Avec les années, le rock, indie en particulier, reste-t-il pourtant un format valable? Est-il toujours capable de raconter des émotions, qui ne sont forcément plus celles « d’ados en colère »? « Le terme indie rock, d’abord, je ne l’utilise même pas moi-même. Ou alors sans réfléchir, ou quand un flic nous colle une amende, et nous demande quel genre de groupe on est (rires). Cela étant dit, oui, je pense que le rock reste un bon média pour nous. C’est notre langage commun, celui avec lequel on a grandi quand il n’y avait pas grand-chose d’autre, ni Internet, ni jeux vidéo… Pour moi, c’est une langue flexible, qui peut exprimer tout ce qu’on veut. C’est un langage plus malléable qu’on ne le pensait. »
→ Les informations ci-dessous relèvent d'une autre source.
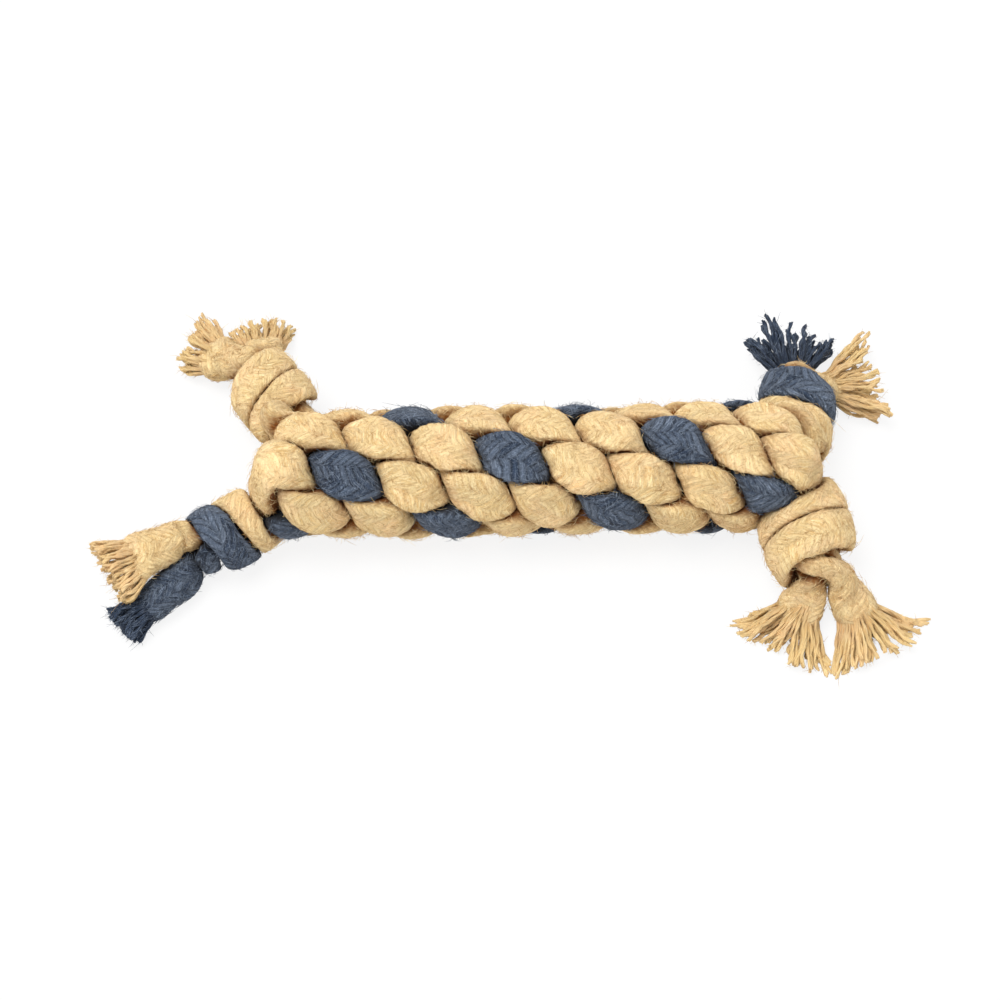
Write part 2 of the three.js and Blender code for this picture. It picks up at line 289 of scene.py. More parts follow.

C’est sans doute ce qui rend Fade toujours aussi frais et pertinent, typique de Yo La Tengo, sans jamais tomber dans la caricature. A ce propos, le trio s’est-il permis ici des choses jamais faites auparavant? « Je pense, oui. On l’espère. Mais même si l’on décide de réenregistrer note pour note un disque comme Painful, pour commémorer par exemple ses 20 ans, on trouverait toujours un truc qu’on n’aurait pas fait avant… En fait, même si l’on réussissait à le recréer note pour note, ce serait quelque chose qu’on n’a jamais fait avant (rires). »

YO LA TENGO, FADE, MATADOR. EN CONCERT LE 16/03, À L’ANCIENNE BELGIQUE, BRUXELLES.